Mr. KENNEDY.  If the honorable Senator desires an answer, I will say in a very few words that there is now a bitter antipathy between the laboring white people and the free blacks, and that it has been so strong heretofore in the State of Maryland that we have had great difficulty in restraining the passage of what we consider inhuman laws.  The antipathy is very strong between the two classes of people, and I do not know how far they might be excited to deeds of violence, of the proportion of free blacks that now exists was greatly increased.

Mr. HARLAN.  I am very much obliged to the Senator for his explanation; and yet I beg leave very respectfully to differ from him in relation to the fact which he has stated.  In my opinion, these feelings are not excited by the laboring men.  I see laboring white men standing side by side with laboring negroes in the District seeking for jobs, for employment –

Mr. KENNEDY.  The Senator will allow me to say right here that I employ both classes, and one of the troubles that I have is to restrain that very feeling.  I speak from experience.

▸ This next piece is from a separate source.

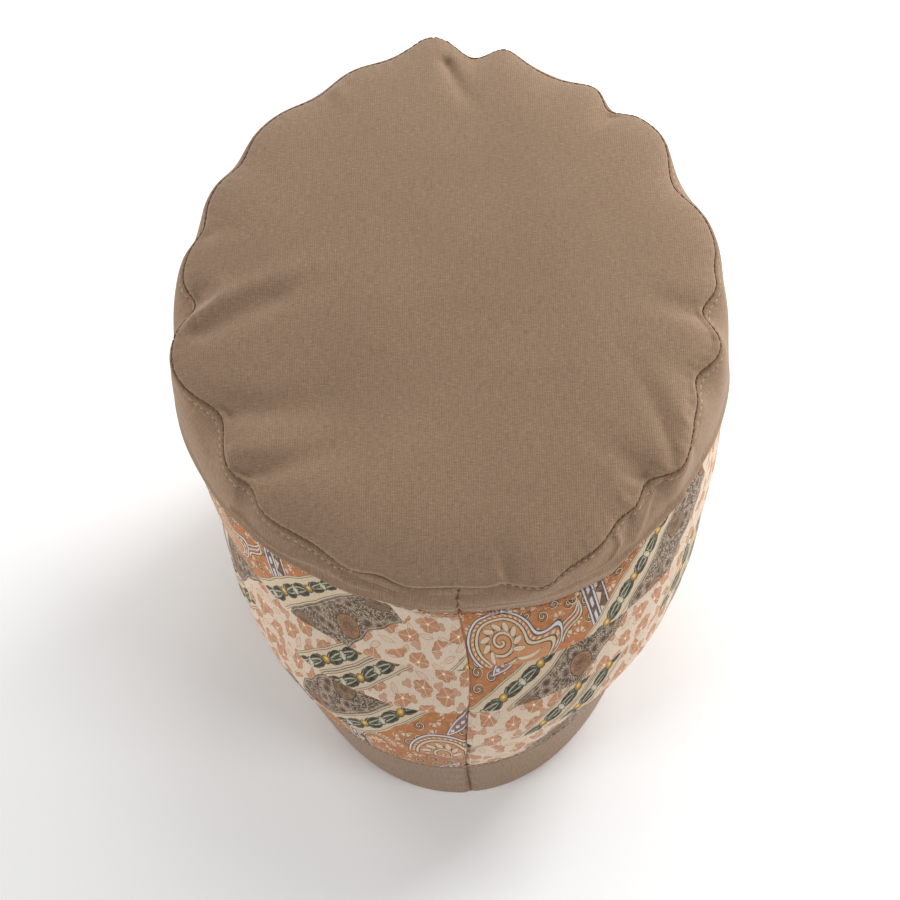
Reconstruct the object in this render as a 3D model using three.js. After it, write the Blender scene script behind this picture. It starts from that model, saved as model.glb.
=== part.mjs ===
// Pull-on turban cap of jersey, standing on its rim: a hem band, a print band laid in tucks,
// a side band that rolls over the print, and a puffed oval crown panel.
// Millimetres. +Z is up, +Y is the wearer's forward, +X is the wearer's right. The wearer's
// centre back, where every band is closed by a seam, is at -Y.

import * as THREE from 'three';

// Driving dimensions
const HEM_WALL = 2.4;
const PRINT_WALL = 1.5;
const BAND_WALL = 1.6;
const CROWN_WALL = 1.6;
const PIECE_GAP = 0.3;
const RIM_ROUNDING = 0.6;
const TUCK_STEP = 1.2;
const TUCK_LIP = 0.8;
const BAND_ROLL = 2;
const BAND_ROLL_BACK_SHARE = 0.4;
const CROWN_PUFF = 9;
const BACK_SHIFT = -20;

// Shape of the crown: how steeply it rolls up from its seam, how quickly the scallops fade
// towards the middle, how far in a crease reaches as a share of the radius, how much of the
// height it takes for each millimetre of pull, and the most it takes.
const CROWN_ROLL_POWER = 6;
const SCALLOP_FADE_POWER = 8;
const CREASE_REACH = 0.36;
const CREASE_PER_MM = 0.065;
const CREASE_MOST = 0.55;

// Facets
const BAND_STEPS = 84;
const CROWN_STEPS = 120;

// One row for each ring of the wall, from the rim up to the crown seam: the ring's height,
// its half width and half length, how far its centre lies sideways and forward, how many
// degrees its front tips up, the power of its rounded outline (2 is an ellipse), and how much
// wider (-) or narrower (+) its front is than its back.
const RINGS = [
  // height, halfWidth, halfLength, sideways, forward, tip, power, egg
  [0, 75, 104, 0.5, 0, 0, 2, -0.06],
  [23, 82, 104, -1, 0, 0, 2, -0.05],
  [50, 93, 107.5, 1.5, 3.5, 0.5, 2, -0.04],
  [78, 97.5, 105.5, 3, 12.5, 1.2, 2, -0.03],
  [105, 103.5, 105, 0, 22, 2.5, 1.96, -0.02],
  [122, 104, 112.5, -0.5, 27, 8, 1.92, -0.02],
  [136, 102, 115.5, 0.5, 29.5, 12.6, 1.92, -0.02],
];
const RIM = 0;
const HEM_SEAM = 1;
const PRINT_SEAM = 4;
const CROWN_SEAM = 6;

// One row for each place where the crown seam is pulled in (-) or stands out (+): its angle
// from the wearer's right, counted past the front at 90, the push in millimetres, and the
// spread in degrees. The centre back is at 270.
const SCALLOPS = [
  // angle, push, spread
  [30, -6, 5],
  [42, 3, 5],
  [53.5, -5, 2.5],
  [59, 2, 3],
  [68, -4.5, 6],
  [79, 3, 2.5],
  [85, -5.5, 3],
  [93, 5.5, 3.5],
  [103, -2, 4],
  [119, -4.5, 5],
  [142, -3.5, 3.5],
  [160, -3, 3.5],
  [179.5, -6.5, 3],
  [193, 4.5, 7],
  [209, -8.5, 5.5],
  [226, -4, 4],
  [240, -3.5, 5],
  [256, -3.5, 4.5],
  [271, -5, 8],
  [286, 2.5, 4],
  [306, -3, 4],
  [313, -6.5, 4],
  [340, -8, 5],
  [356, -8, 3.5],
];
const SCALLOP_START = 4.6;
const SCALLOP_POWER = 2.6;

// One row for each tuck of the print band: the ring level of its fold edge left and right of
// the centre back seam. A level of 2.5 lies halfway between the third and the fourth ring.
const TUCKS = [
  // left, right
  [1.57, 1.85],
  [2.45, 2.5],
  [3.1, 3.12],
];

// The column of the ring table at a level, on a smooth curve through the rows.
function column(level, index) {
  const last = RINGS.length - 1;
  const row = Math.min(Math.max(Math.floor(level), 0), last - 1);
  const at = (i) => {
    if (i < 0) return 2 * RINGS[0][index] - RINGS[1][index];
    if (i > last) return 2 * RINGS[last][index] - RINGS[last - 1][index];
    return RINGS[i][index];
  };
  const t = level - row;
  const [p0, p1, p2, p3] = [at(row - 1), at(row), at(row + 1), at(row + 2)];
  const cubic = 3 * (p1 - p2) + p3 - p0;
  const square = 2 * p0 - 5 * p1 + 4 * p2 - p3;
  return p1 + 0.5 * t * (p2 - p0 + t * (square + t * cubic));
}

// The shortest way round from one angle to another, in degrees.
function turn(from, to) {
  return THREE.MathUtils.euclideanModulo(to - from + 180, 360) - 180;
}

function bell(offset, spread) {
  return Math.exp(-0.5 * (offset / spread) ** 2);
}

// How far the crown seam stands out or in at an angle, as a sum of bells.
function scallop(degrees) {
  return SCALLOPS.reduce(
    (sum, [angle, push, spread]) => sum + push * bell(turn(angle, degrees), spread),
    0,
  );
}

// How deep the creases are that run inwards from the places where the seam is pulled in.
function crease(degrees) {
  return SCALLOPS.filter(([, push]) => push < 0).reduce(
    (sum, [angle, push, spread]) => sum - push * bell(turn(angle, degrees), spread),
    0,
  );
}

// The ring's centre, its radius at an angle and its tip in radians.
function ring(level, degrees) {
  const [height, halfWidth, halfLength, sideways, forward, tip, power, egg] = RINGS[0].map((_, i) =>
    column(level, i),
  );
  const angle = THREE.MathUtils.degToRad(degrees);
  const across = Math.abs(Math.cos(angle)) / (halfWidth * (1 - egg * Math.sin(angle)));
  const along = Math.abs(Math.sin(angle)) / halfLength;
  const round = (across ** power + along ** power) ** (-1 / power);
  const share = THREE.MathUtils.clamp((level - SCALLOP_START) / (CROWN_SEAM - SCALLOP_START), 0, 1);
  return {
    centre: new THREE.Vector3(sideways, forward + BACK_SHIFT, height),
    radius: round + share ** SCALLOP_POWER * scallop(degrees),
    tip: THREE.MathUtils.degToRad(tip),
    angle,
  };
}

// A point in the tipped plane of a ring, at a distance from its centre and above its plane.
function onRing({ centre, tip, angle }, distance, lift) {
  const point = new THREE.Vector3(distance * Math.cos(angle), distance * Math.sin(angle), lift);
  return point.applyAxisAngle(new THREE.Vector3(1, 0, 0), tip).add(centre);
}

// A point of the wall: depth is counted inwards from the outer face.
function wallPoint(level, degrees, depth) {
  const at = ring(level, degrees);
  return onRing(at, at.radius - depth, 0);
}

// A level moved up or down the wall by a height in millimetres.
function raise(level, millimetres) {
  const row = millimetres > 0 ? Math.floor(level) : Math.ceil(level) - 1;
  return level + millimetres / (RINGS[row + 1][0] - RINGS[row][0]);
}

// The rings of points for a list of rows, each a function of the angle.
function ringsOf(rows, steps) {
  return rows.map((row) => Array.from({ length: steps }, (_, n) => row(270 + (360 * (n + 0.5)) / steps)));
}

// A closed solid through rings of points. The rows go up the outside and down the inside. With
// ends, they run from one pole to the other, and without, the last joins the first.
function solid(rings, ends = []) {
  const steps = rings[0].length;
  const points = [...rings.flat(), ...ends];
  const faces = [];
  const joined = ends.length ? rings.length - 1 : rings.length;
  for (let m = 0; m < joined; m += 1) {
    for (let n = 0; n < steps; n += 1) {
      const next = (n + 1) % steps;
      const [low, high] = [m * steps, ((m + 1) % rings.length) * steps];
      faces.push(low + n, low + next, high + next, low + n, high + next, high + n);
    }
  }
  if (ends.length) {
    const [first, last] = [points.length - 2, points.length - 1];
    const top = (rings.length - 1) * steps;
    for (let n = 0; n < steps; n += 1) {
      const next = (n + 1) % steps;
      faces.push(first, next, n, top + n, top + next, last);
    }
  }
  const geometry = new THREE.BufferGeometry().setFromPoints(points);
  geometry.setIndex(faces);
  geometry.computeVertexNormals();
  return geometry;
}

function piece(name, geometry, colour, roughness) {
  const material = new THREE.MeshStandardMaterial({ color: colour, roughness, metalness: 0 });
  const mesh = new THREE.Mesh(geometry, material);
  mesh.name = name;
  return mesh;
}

// A row of the wall at one level and depth all the way round.
function wallRow(level, depth) {
  return (degrees) => wallPoint(level, degrees, depth);
}

// The hem stands on a flat underside and has a softly rounded lower edge.
function hemBand() {
  const top = raise(HEM_SEAM, -PIECE_GAP / 2);
  const middle = (RIM + HEM_SEAM) / 2;
  const outside = [
    wallRow(RIM, RIM_ROUNDING),
    wallRow(raise(RIM, 2 * RIM_ROUNDING), 0),
    wallRow(middle, 0),
    wallRow(top, 0),
  ];
  const inside = [top, middle, RIM].map((level) => wallRow(level, HEM_WALL));
  return solid(ringsOf([...outside, ...inside], BAND_STEPS));
}

// The level of a tuck's fold edge: left and right of the centre back seam it has its own
// value, and the two meet smoothly at the front.
function tuckLevel([left, right], degrees) {
  const fromFront = turn(90, degrees) / 180;
  return THREE.MathUtils.lerp(right, left, 0.5 + 0.5 * Math.sin((Math.PI / 2) * fromFront));
}

// The print band thickens down to each fold edge and steps back in under it.
function printBand() {
  const bottom = raise(HEM_SEAM, PIECE_GAP / 2);
  const top = raise(PRINT_SEAM, -PIECE_GAP / 2);
  const outside = [wallRow(bottom, 0)];
  for (const tuck of TUCKS) {
    const edge = (degrees) => tuckLevel(tuck, degrees);
    outside.push((degrees) => wallPoint(edge(degrees), degrees, 0));
    outside.push((degrees) => wallPoint(edge(degrees), degrees, -TUCK_LIP));
    outside.push((degrees) => wallPoint(raise(edge(degrees), TUCK_LIP), degrees, -TUCK_STEP));
  }
  outside.push(wallRow(PRINT_SEAM - 0.4, -TUCK_STEP / 3), wallRow(top, 0));
  const inside = [top, 3, 2, bottom].map((level) => wallRow(level, PRINT_WALL));
  return solid(ringsOf([...outside, ...inside], BAND_STEPS));
}

// How far the side band rolls out at one angle: fully at the front and least at the centre back.
function bandRoll(degrees) {
  const frontness = 0.5 + 0.5 * Math.sin(THREE.MathUtils.degToRad(degrees));
  return BAND_ROLL * THREE.MathUtils.lerp(BAND_ROLL_BACK_SHARE, 1, frontness);
}

// The side band rolls out over the print seam and is drawn into the scallops above.
function sideBand() {
  const bottom = raise(PRINT_SEAM, PIECE_GAP / 2);
  const rows = [
    // level, share of the roll
    [bottom, 0],
    [4.45, 0.9],
    [5.2, 1],
    [5.7, 0.65],
    [CROWN_SEAM, 0],
  ];
  const row = ([level, share], depth) => (degrees) =>
    wallPoint(level, degrees, depth - share * bandRoll(degrees));
  const outside = rows.map((entry) => row(entry, 0));
  const inside = rows.toReversed().map((entry) => row(entry, BAND_WALL));
  return solid(ringsOf([...outside, ...inside], CROWN_STEPS));
}

// The crown panel rolls up steeply from its seam and is nearly flat across the middle. Each
// place where the seam is pulled in sends a crease towards the middle.
function crownPanel() {
  const outer = [1, 0.985, 0.95, 0.9, 0.8, 0.65, 0.45, 0.22];
  const inner = [0.22, 0.5, 0.75, 0.9, 0.97, 1];
  const row = (share, wall) => (degrees) => {
    const at = ring(CROWN_SEAM, degrees);
    const push = scallop(degrees);
    const radius = at.radius - push + push * share ** SCALLOP_FADE_POWER - wall;
    const near = THREE.MathUtils.clamp(1 - (1 - share) / CREASE_REACH, 0, 1) ** 2;
    const dent = near * Math.min(CREASE_PER_MM * crease(degrees), CREASE_MOST);
    const puff = (CROWN_PUFF - wall) * Math.sqrt(1 - share ** CROWN_ROLL_POWER);
    return onRing(at, radius * share, PIECE_GAP + puff * (1 - dent));
  };
  const under = inner.map((share) => row(share, CROWN_WALL));
  const over = outer.map((share) => row(share, 0));
  const poles = [CROWN_WALL, 0].map((wall) => row(0, wall)(0));
  return solid(ringsOf([...under, ...over], CROWN_STEPS), poles);
}

const cap = new THREE.Group();
cap.add(piece('hem_band', hemBand(), 0x856e5c, 0.85));
cap.add(piece('print_band', printBand(), 0xc39b78, 0.8));
cap.add(piece('side_band', sideBand(), 0x83705a, 0.85));
cap.add(piece('crown_panel', crownPanel(), 0x907860, 0.85));

export default cap;
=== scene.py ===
"""A pull-on turban cap: a puffed crown, a side band, a printed band laid in tucks and a folded hem.

Every piece of cloth is a surface of two parameters, worked out in millimetres around the wall
that the frame holds and written to its mesh in metres. +Z is up, +Y is the wearer's forward and
+X the wearer's right. The seams that close the bands are at the centre back, at -Y.
"""

import logging
import math
from dataclasses import astuple, dataclass
from enum import Enum
from itertools import pairwise

import bpy
import numpy as np
from mathutils import Matrix, Vector


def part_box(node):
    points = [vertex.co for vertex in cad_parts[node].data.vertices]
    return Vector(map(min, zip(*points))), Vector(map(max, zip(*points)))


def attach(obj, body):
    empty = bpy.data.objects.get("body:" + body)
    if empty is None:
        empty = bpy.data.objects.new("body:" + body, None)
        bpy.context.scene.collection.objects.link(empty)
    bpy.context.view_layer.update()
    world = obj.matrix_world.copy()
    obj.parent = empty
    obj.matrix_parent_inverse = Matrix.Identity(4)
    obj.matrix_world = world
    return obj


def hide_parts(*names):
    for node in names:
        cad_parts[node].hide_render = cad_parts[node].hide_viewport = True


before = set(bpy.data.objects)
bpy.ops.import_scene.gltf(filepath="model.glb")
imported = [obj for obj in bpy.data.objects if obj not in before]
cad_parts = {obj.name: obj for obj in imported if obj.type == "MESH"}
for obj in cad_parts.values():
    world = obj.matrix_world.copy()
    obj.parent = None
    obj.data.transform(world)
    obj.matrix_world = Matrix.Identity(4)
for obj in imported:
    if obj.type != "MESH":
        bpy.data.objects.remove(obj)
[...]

Mr. HARLAN.  I am inclined to think that any improper results which might grow out of this prejudice could be readily controlled by that part of the community enjoying high social and official position, like the Senator from Maryland and the Senator from Kentucky and the Senator from Delaware, who have spoken to-day.  What is the inference to be drawn by the less reflecting from this statement made in this discussion.  They declare, “if you liberate the slaves, allow them to become free, the free white people will rise and exterminate them;” and, is not the inference legitimate that it would, in the opinion of the speaker, be proper for this to be done?  Is it not indirectly saying to every laboring white man of Maryland, “you may murder indiscriminately those that come in contact with your interests, in competition with you in the various avocations of life?”  You say to them, “you will do so;” you say to this entire population in this District, “you will arise and murder the free colored people if we set a few more free;” and this statement thus far has not been accompanied even with so much as a regret at the supposed existence of such vindictiveness.  Sir, the slaveholders of Maryland control the legislation of those States, and they control, to a fearful extend the opinion of the masses; and they can as readily give to public opinion the right as the wrong direction; they can as readily conform it to the plain principles of a Christianized humanity as to degrade it to the standard which controls the policy of communities in a savage condition.

Why, sir, I know a people not many hundred miles from my own home that are to-day engaged in a war of extermination.  The Chippewas and the Sioux never meet each other on the plains, but to murder and massacre each other.  A war of extermination with all the vindictiveness and atrocities common to savage life, is in progress.  They meet only to imbrue their hands in their brothers’ blood.

Mr. KENNEDY.  Will the honorable Senator allow me to make to him a single statement in further answer to the question he put just now?

Mr. HARLAN.  Certainly.

Mr. KENNEDY.  One of the worst riots we have had in Baltimore for many years, arose from the fact that free negroes were employed in the ship-yards as caulkers.  They came in competition with a class of men who had before done work of that sort, who determined to drive them out of those yards, and from that cause a tremendous riot ensued.  I do not even now know whether a single free negro is allowed to work in the ship-yards.  There is a feeling against them on the part of a class of people who regard them as interfering with their exclusive privilege to do work of that sort themselves.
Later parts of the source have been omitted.